[begin Stored data]
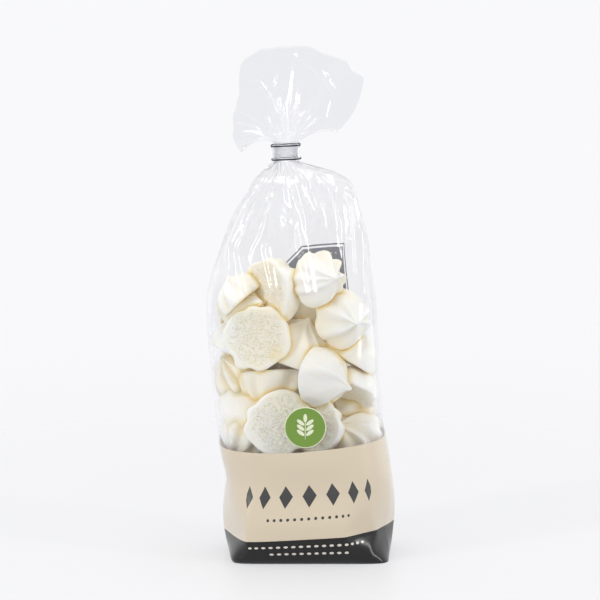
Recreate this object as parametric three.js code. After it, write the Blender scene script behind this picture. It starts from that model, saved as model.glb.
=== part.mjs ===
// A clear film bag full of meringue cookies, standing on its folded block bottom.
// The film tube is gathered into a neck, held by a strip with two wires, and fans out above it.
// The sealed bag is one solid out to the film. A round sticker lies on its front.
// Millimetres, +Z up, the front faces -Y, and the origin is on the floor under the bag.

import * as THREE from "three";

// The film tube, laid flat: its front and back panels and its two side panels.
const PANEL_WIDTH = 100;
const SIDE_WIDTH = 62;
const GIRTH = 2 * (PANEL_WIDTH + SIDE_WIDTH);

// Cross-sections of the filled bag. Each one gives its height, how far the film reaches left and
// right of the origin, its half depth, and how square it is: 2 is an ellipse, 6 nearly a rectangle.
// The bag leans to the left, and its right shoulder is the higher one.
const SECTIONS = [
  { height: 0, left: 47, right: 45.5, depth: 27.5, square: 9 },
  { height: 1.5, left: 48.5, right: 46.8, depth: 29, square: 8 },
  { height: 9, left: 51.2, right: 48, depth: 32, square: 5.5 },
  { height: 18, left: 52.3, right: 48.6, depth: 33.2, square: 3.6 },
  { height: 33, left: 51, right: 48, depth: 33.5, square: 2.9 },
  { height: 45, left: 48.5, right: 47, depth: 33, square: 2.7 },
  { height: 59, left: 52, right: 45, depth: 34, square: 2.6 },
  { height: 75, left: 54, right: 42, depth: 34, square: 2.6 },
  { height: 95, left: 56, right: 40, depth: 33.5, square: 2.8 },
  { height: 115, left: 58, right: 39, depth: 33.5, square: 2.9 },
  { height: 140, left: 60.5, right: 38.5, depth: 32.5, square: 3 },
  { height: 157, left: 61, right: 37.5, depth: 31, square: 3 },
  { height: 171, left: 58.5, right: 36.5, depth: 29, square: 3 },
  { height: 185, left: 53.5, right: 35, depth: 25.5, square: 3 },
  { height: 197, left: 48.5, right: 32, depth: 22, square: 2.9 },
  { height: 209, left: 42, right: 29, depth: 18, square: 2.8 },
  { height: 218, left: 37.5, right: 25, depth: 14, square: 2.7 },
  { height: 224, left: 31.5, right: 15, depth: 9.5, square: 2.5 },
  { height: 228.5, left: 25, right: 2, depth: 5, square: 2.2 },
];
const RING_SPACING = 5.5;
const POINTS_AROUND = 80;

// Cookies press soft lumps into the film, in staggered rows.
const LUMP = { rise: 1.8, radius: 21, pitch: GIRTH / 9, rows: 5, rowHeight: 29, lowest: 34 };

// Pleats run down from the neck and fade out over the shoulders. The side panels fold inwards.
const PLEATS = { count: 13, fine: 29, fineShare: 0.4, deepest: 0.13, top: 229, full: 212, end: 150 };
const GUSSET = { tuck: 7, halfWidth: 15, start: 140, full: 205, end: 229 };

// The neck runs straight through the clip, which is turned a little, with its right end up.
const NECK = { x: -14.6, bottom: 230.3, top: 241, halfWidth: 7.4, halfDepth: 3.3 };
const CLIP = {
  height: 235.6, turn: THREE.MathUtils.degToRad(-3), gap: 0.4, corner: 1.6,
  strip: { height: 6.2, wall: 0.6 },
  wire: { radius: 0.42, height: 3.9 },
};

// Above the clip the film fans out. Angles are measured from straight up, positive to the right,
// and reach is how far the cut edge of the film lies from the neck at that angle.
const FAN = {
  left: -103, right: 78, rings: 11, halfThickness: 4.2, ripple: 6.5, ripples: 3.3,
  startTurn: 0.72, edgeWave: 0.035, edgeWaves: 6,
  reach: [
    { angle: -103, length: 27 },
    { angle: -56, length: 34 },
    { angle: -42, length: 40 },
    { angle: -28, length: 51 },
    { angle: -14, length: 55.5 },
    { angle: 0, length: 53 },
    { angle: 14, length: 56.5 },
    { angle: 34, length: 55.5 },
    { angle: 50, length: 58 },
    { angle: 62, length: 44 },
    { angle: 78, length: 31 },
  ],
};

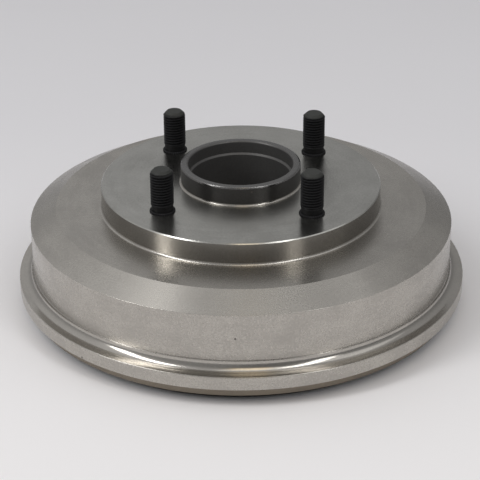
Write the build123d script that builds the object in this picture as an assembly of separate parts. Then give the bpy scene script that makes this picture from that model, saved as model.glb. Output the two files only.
[end Stored data]
* Task brief: Go through the material above line by line and copy it exactly.

* Problem solution:
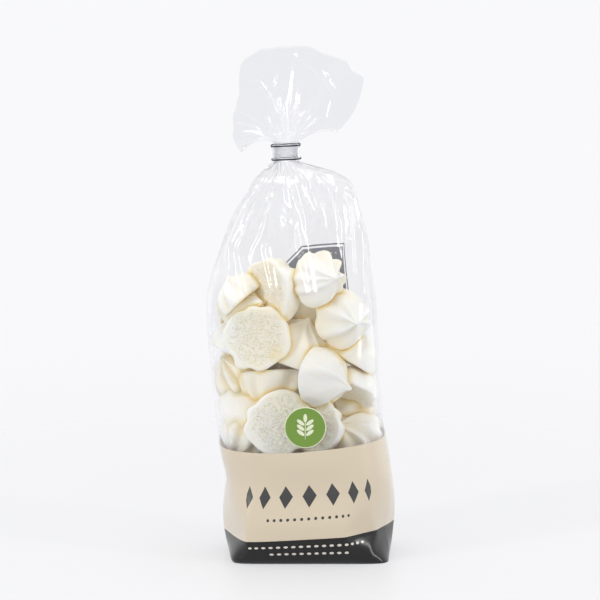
Recreate this object as parametric three.js code. After it, write the Blender scene script behind this picture. It starts from that model, saved as model.glb.
=== part.mjs ===
// A clear film bag full of meringue cookies, standing on its folded block bottom.
// The film tube is gathered into a neck, held by a strip with two wires, and fans out above it.
// The sealed bag is one solid out to the film. A round sticker lies on its front.
// Millimetres, +Z up, the front faces -Y, and the origin is on the floor under the bag.

import * as THREE from "three";

// The film tube, laid flat: its front and back panels and its two side panels.
const PANEL_WIDTH = 100;
const SIDE_WIDTH = 62;
const GIRTH = 2 * (PANEL_WIDTH + SIDE_WIDTH);

// Cross-sections of the filled bag. Each one gives its height, how far the film reaches left and
// right of the origin, its half depth, and how square it is: 2 is an ellipse, 6 nearly a rectangle.
// The bag leans to the left, and its right shoulder is the higher one.
const SECTIONS = [
  { height: 0, left: 47, right: 45.5, depth: 27.5, square: 9 },
  { height: 1.5, left: 48.5, right: 46.8, depth: 29, square: 8 },
  { height: 9, left: 51.2, right: 48, depth: 32, square: 5.5 },
  { height: 18, left: 52.3, right: 48.6, depth: 33.2, square: 3.6 },
  { height: 33, left: 51, right: 48, depth: 33.5, square: 2.9 },
  { height: 45, left: 48.5, right: 47, depth: 33, square: 2.7 },
  { height: 59, left: 52, right: 45, depth: 34, square: 2.6 },
  { height: 75, left: 54, right: 42, depth: 34, square: 2.6 },
  { height: 95, left: 56, right: 40, depth: 33.5, square: 2.8 },
  { height: 115, left: 58, right: 39, depth: 33.5, square: 2.9 },
  { height: 140, left: 60.5, right: 38.5, depth: 32.5, square: 3 },
  { height: 157, left: 61, right: 37.5, depth: 31, square: 3 },
  { height: 171, left: 58.5, right: 36.5, depth: 29, square: 3 },
  { height: 185, left: 53.5, right: 35, depth: 25.5, square: 3 },
  { height: 197, left: 48.5, right: 32, depth: 22, square: 2.9 },
  { height: 209, left: 42, right: 29, depth: 18, square: 2.8 },
  { height: 218, left: 37.5, right: 25, depth: 14, square: 2.7 },
  { height: 224, left: 31.5, right: 15, depth: 9.5, square: 2.5 },
  { height: 228.5, left: 25, right: 2, depth: 5, square: 2.2 },
];
const RING_SPACING = 5.5;
const POINTS_AROUND = 80;

// Cookies press soft lumps into the film, in staggered rows.
const LUMP = { rise: 1.8, radius: 21, pitch: GIRTH / 9, rows: 5, rowHeight: 29, lowest: 34 };

// Pleats run down from the neck and fade out over the shoulders. The side panels fold inwards.
const PLEATS = { count: 13, fine: 29, fineShare: 0.4, deepest: 0.13, top: 229, full: 212, end: 150 };
const GUSSET = { tuck: 7, halfWidth: 15, start: 140, full: 205, end: 229 };

// The neck runs straight through the clip, which is turned a little, with its right end up.
const NECK = { x: -14.6, bottom: 230.3, top: 241, halfWidth: 7.4, halfDepth: 3.3 };
const CLIP = {
  height: 235.6, turn: THREE.MathUtils.degToRad(-3), gap: 0.4, corner: 1.6,
  strip: { height: 6.2, wall: 0.6 },
  wire: { radius: 0.42, height: 3.9 },
};

// Above the clip the film fans out. Angles are measured from straight up, positive to the right,
// and reach is how far the cut edge of the film lies from the neck at that angle.
const FAN = {
  left: -103, right: 78, rings: 11, halfThickness: 4.2, ripple: 6.5, ripples: 3.3,
  startTurn: 0.72, edgeWave: 0.035, edgeWaves: 6,
  reach: [
    { angle: -103, length: 27 },
    { angle: -56, length: 34 },
    { angle: -42, length: 40 },
    { angle: -28, length: 51 },
    { angle: -14, length: 55.5 },
    { angle: 0, length: 53 },
    { angle: 14, length: 56.5 },
    { angle: 34, length: 55.5 },
    { angle: 50, length: 58 },
    { angle: 62, length: 44 },
    { angle: 78, length: 31 },
  ],
};

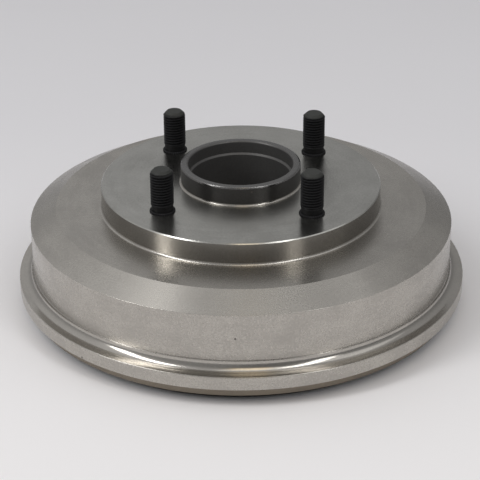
Write the build123d script that builds the object in this picture as an assembly of separate parts. Then give the bpy scene script that makes this picture from that model, saved as model.glb. Output the two files only.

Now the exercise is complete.